I only saw an original and real, real old handwritten document about two years ago. And I’m not talking about a middle-school field trip to a museum to see the Constitution or anything. These papers aren’t behind thick glass and there aren’t a bunch of other tourists jostling for position. You can touch these things, or you can touch them as much as the archivists will allow. So I wanted to explain how it is like to experience this stuff.
I was neither allowed nor equipped to take photographs while at the archive so to give you a sense of what these sort of documents look like, I googled “nineteenth century handwritten letter.” This is maybe the tenth picture that popped up. You can click the photo to get to the site.
Envelopes were hand-made until the 1840s. But paper wasn’t as easy to get as it is today and making an envelope took time and an unconcern for the wasted paper left over from cutting the correct shape. Envelopes, that is, a separate paper container to put a letter inside, were for affluent people. I highly suggest reading this – a wonderfully long history of the envelope written by a very focused and I assume passionate man named Maynard H. Benjamin. I admit, I’ve only skimmed, but it is now on my list of things to read when I “have time.”

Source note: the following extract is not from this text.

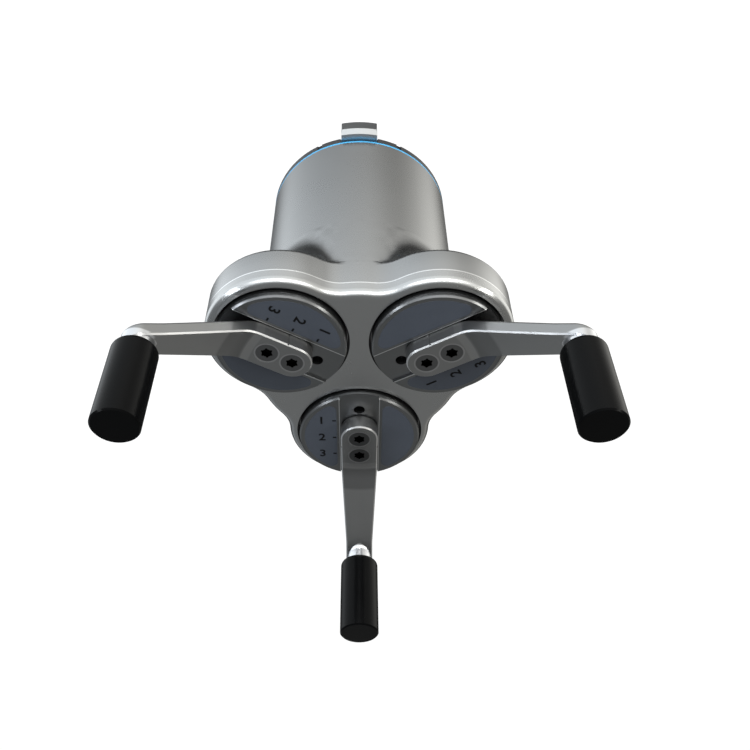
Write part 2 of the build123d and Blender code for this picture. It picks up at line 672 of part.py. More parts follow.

So, no envelopes in 1815. Instead, you would simply get a big piece of paper and fold it in half. Now you have at least three pages to write your letter on and the back page is where you write the recipient’s address. But some letter-writers needed to squeeze in an extra post-script, so the margins and front of the make-shift envelope were often scribbled on. And sometimes letters seemed to be used as scrap paper before or after they were sent, with notes in a different handwriting or calculations scrawled on the side that don’t relate at all to the content of the letter. This all makes things very confusing. Not to mention that a lot of the time the ink has soaked through the paper and because the second page is the back of the first page, one could spend a long time trying to translate what turns out to be a sentence unrelated, just a mirror image from the back.
Now lets talk about handwriting. Its cursive. And I have to say, I am one of those people who cannot easily read cursive. I can understand my mother’s handwriting, and my boss’s scrawl, but that takes practice. These are strangers and a few of them don’t even appear to try to make real words, just long horizontal squiggles. Every letter blends together; r’s and m’s and w’s and n’s and even o’s are pretty much the same thing.
So all in all it is frustrating. Especially when you aren’t really allowed to touch them.
But I still enjoy it. It’s a weird excitement, like a baseball fan that gets to go to the Hall of Fame and not only see their favorite player’s glove, but to try it on. But not really like that, because I don’t know these people, I only get a brief sense of who they were by what they are writing. And only a fraction of that. Maybe its like a baseball fan just trying on a glove from a nameless player from when the game began.
You get to touch something real, from two-hundred years ago. It something with mass and texture and a smell. It’s personal, whether it was a business transaction or a love letter, not like a public building or anything from a museum. Someone put time and emotion and thought into that piece of two-hundred year old paper. You can see where they chose the wrong word and had to cross it out. You can see when they were rushed and when they took time to write their signature with care. You almost picture them at their desk, grabbing an extra piece of paper to jot a note down on, then folding it up and sealing the wax for it to be sent off. It is a tiny but concrete piece of a person and their thoughts and concerns from a specific time. You can touch what they touched. It makes that person a bit more real, not just a fuzzy gray apparition from a history book. It’s like when you’re a kid and finally see a photo of your favorite musician. You knew sort of who they are from their voice and their songs, but then you see them and they coalesce into something actual.
That is cool. That is something to be excited about. But maybe this is where I’m naïve or pretentious. Lots and lots of people do this all the time. Perhaps I don’t need to explain what its like or how it can be frustrating and difficult and disappointing and mind-blowingly awesome. So if I didn’t, I’m sorry you read all this way to not find anything new.
But wait! Read this:
My dear sister,
My wits are not the brightest, nor have I any stock of news to tell you that I can now bring to my recollection, yet I think you will receive some little stream of pleasure on seeing my hand writing, or reading that I love you all with the same sincerity I ever did.
From what I can make out, that is from a letter to Sarah Vaughan from her sister on April 8, 1815. I wish I had a sister so that she could write me similar things. What a delightfully verbose way of saying “Hey sis. Nothing new here. I love you guys.” But I suppose it isn’t verbose; every word in that sentence was there to convey exactly how Sarah Vaughan’s sister felt.
Now tell me that isn’t fun to read. That language makes even the most banal business transaction (of which I read many) seem soaked in meaning. That makes it worth the effort, though I suppose to more time I spend reading, the less Romantic spin I’ll put on it and the more business-like this stuff’ll become. We’ll see – Boston soon again, fearfully and hopefully!